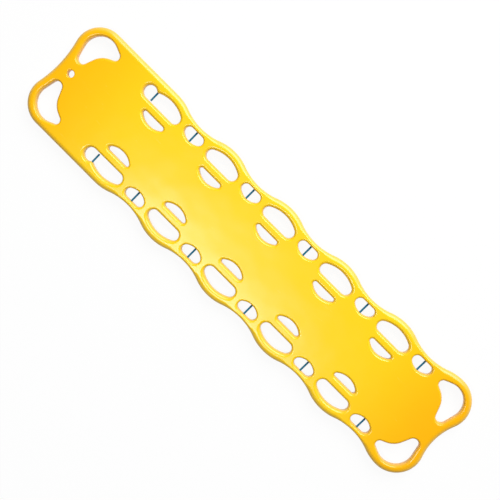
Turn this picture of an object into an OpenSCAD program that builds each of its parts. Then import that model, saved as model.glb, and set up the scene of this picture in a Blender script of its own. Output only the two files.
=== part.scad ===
/* [Board] */
// Length of the board from the head end to the foot end
board_l = 1829; // [1500:1:2200]
// Width of the board across its widest points
board_w = 412; // [370:1:500]
// Thickness of the board above its runners
slab_t = 32; // [28:1:45]
// Wall thickness on the flat faces and round the holes
wall = 4; // [3:0.5:5]
// Wall thickness at the outer edge
edge_wall = 6.5; // [5:0.5:7]
// Radius of the rounded outer edge
edge_r = 11; // [8:0.5:11.5]

/* [Outline] */
// Distance from the head end to the middle of the first hand hole
head_l = 377; // [350:1:400]
// Radius of the two corners at the head end
head_corner_r = 92; // [86:1:100]
// Radius of the two corners at the foot end
foot_corner_r = 97; // [90:1:105]
// Depth of the hollow in the middle of the head end
head_dip = 13; // [8:1:20]
// Depth of the hollow in the middle of the foot end
foot_dip = 20; // [12:1:26]
// Depth of each waist along the sides
wave_d = 25; // [15:1:28]
// Share of each half wave that the bulge takes from the waist
bulge_share = 0.445; // [0.4:0.005:0.55]

/* [Holes] */
// Radius of the rounded upper edges of the holes
hole_edge_r = 4.5; // [3:0.5:5]
// Width of the outer rail at the hand holes and round the corner holes
rail_w = 30; // [26:1:34]
// Width of the outer rail at the waists beside the pin holes
pin_rail_w = 17.5; // [16.5:0.5:24]
// Width of the webs between the hand holes and the pin holes
web_w = 27.5; // [22:0.5:34]
// Depth of the hand holes across the board
hand_hole_d = 55; // [48:1:62]
// Radius of the two corners of a hand hole
hand_corner_r = 21.5; // [16:0.5:23]
// Length of a pin hole along the board
pin_hole_l = 80; // [70:1:96]
// Depth of the pin holes across the board
pin_hole_d = 43.5; // [40:0.5:50]
// Radius of the two corners of a pin hole
pin_corner_r = 18; // [12:0.5:19]
// Width of the strip between the hand holes and the inner slots
strip_w = 28; // [24:0.5:34]
// Length of an inner slot
slot_l = 94; // [80:1:112]
// Depth of the inner slots across the board
slot_d = 31.5; // [26:0.5:38]
// Radius of the two outer corners of an inner slot
slot_corner_r = 9; // [7:0.5:12]
// Radius of the lobe at the head end of the first hand hole
lobe_r = 25; // [22:0.5:27]
// Distance that the lobe stands past the head end of the hand hole
lobe_reach = 6; // [4:0.5:8]
// Radius of the nose between that lobe and the first hand hole
nose_r = 8; // [6:0.5:10]
// Diameter of the hanging hole
hang_d = 25; // [12:1:30]
// Distance of the hanging hole from the middle of the head end
hang_inset = 54; // [40:1:70]

/* [Strap pins] */
// Diameter of a strap pin
pin_d = 6.5; // [5:0.5:10]
// Length of each pin end inside the board
pin_seat = 10; // [8:0.5:12]
// Gap round the pin ends and round the foam core
fit_gap = 0.2; // [0.1:0.05:0.4]

/* [Runners] */
// Height of the two runners under the board
runner_h = 13; // [8:1:20]
// Width of a runner
runner_w = 19; // [16:1:22]
// Radius of the rounded lower edge of a runner
runner_edge_r = 5; // [2:0.5:7]
// Distance of the runner ends from the ends of the board
runner_inset = 150; // [135:1:250]

/* [Hidden] */
$fn = 64;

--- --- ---

Extract all of the data above without altering anything.

== WRITTEN RESPONSE ==
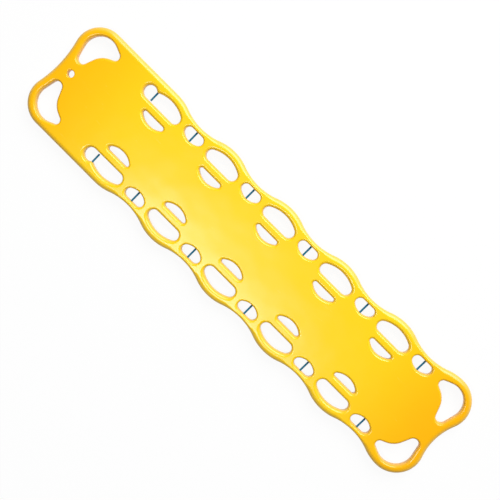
Turn this picture of an object into an OpenSCAD program that builds each of its parts. Then import that model, saved as model.glb, and set up the scene of this picture in a Blender script of its own. Output only the two files.
=== part.scad ===
/* [Board] */
// Length of the board from the head end to the foot end
board_l = 1829; // [1500:1:2200]
// Width of the board across its widest points
board_w = 412; // [370:1:500]
// Thickness of the board above its runners
slab_t = 32; // [28:1:45]
// Wall thickness on the flat faces and round the holes
wall = 4; // [3:0.5:5]
// Wall thickness at the outer edge
edge_wall = 6.5; // [5:0.5:7]
// Radius of the rounded outer edge
edge_r = 11; // [8:0.5:11.5]

/* [Outline] */
// Distance from the head end to the middle of the first hand hole
head_l = 377; // [350:1:400]
// Radius of the two corners at the head end
head_corner_r = 92; // [86:1:100]
// Radius of the two corners at the foot end
foot_corner_r = 97; // [90:1:105]
// Depth of the hollow in the middle of the head end
head_dip = 13; // [8:1:20]
// Depth of the hollow in the middle of the foot end
foot_dip = 20; // [12:1:26]
// Depth of each waist along the sides
wave_d = 25; // [15:1:28]
// Share of each half wave that the bulge takes from the waist
bulge_share = 0.445; // [0.4:0.005:0.55]

/* [Holes] */
// Radius of the rounded upper edges of the holes
hole_edge_r = 4.5; // [3:0.5:5]
// Width of the outer rail at the hand holes and round the corner holes
rail_w = 30; // [26:1:34]
// Width of the outer rail at the waists beside the pin holes
pin_rail_w = 17.5; // [16.5:0.5:24]
// Width of the webs between the hand holes and the pin holes
web_w = 27.5; // [22:0.5:34]
// Depth of the hand holes across the board
hand_hole_d = 55; // [48:1:62]
// Radius of the two corners of a hand hole
hand_corner_r = 21.5; // [16:0.5:23]
// Length of a pin hole along the board
pin_hole_l = 80; // [70:1:96]
// Depth of the pin holes across the board
pin_hole_d = 43.5; // [40:0.5:50]
// Radius of the two corners of a pin hole
pin_corner_r = 18; // [12:0.5:19]
// Width of the strip between the hand holes and the inner slots
strip_w = 28; // [24:0.5:34]
// Length of an inner slot
slot_l = 94; // [80:1:112]
// Depth of the inner slots across the board
slot_d = 31.5; // [26:0.5:38]
// Radius of the two outer corners of an inner slot
slot_corner_r = 9; // [7:0.5:12]
// Radius of the lobe at the head end of the first hand hole
lobe_r = 25; // [22:0.5:27]
// Distance that the lobe stands past the head end of the hand hole
lobe_reach = 6; // [4:0.5:8]
// Radius of the nose between that lobe and the first hand hole
nose_r = 8; // [6:0.5:10]
// Diameter of the hanging hole
hang_d = 25; // [12:1:30]
// Distance of the hanging hole from the middle of the head end
hang_inset = 54; // [40:1:70]

/* [Strap pins] */
// Diameter of a strap pin
pin_d = 6.5; // [5:0.5:10]
// Length of each pin end inside the board
pin_seat = 10; // [8:0.5:12]
// Gap round the pin ends and round the foam core
fit_gap = 0.2; // [0.1:0.05:0.4]

/* [Runners] */
// Height of the two runners under the board
runner_h = 13; // [8:1:20]
// Width of a runner
runner_w = 19; // [16:1:22]
// Radius of the rounded lower edge of a runner
runner_edge_r = 5; // [2:0.5:7]
// Distance of the runner ends from the ends of the board
runner_inset = 150; // [135:1:250]

/* [Hidden] */
$fn = 64;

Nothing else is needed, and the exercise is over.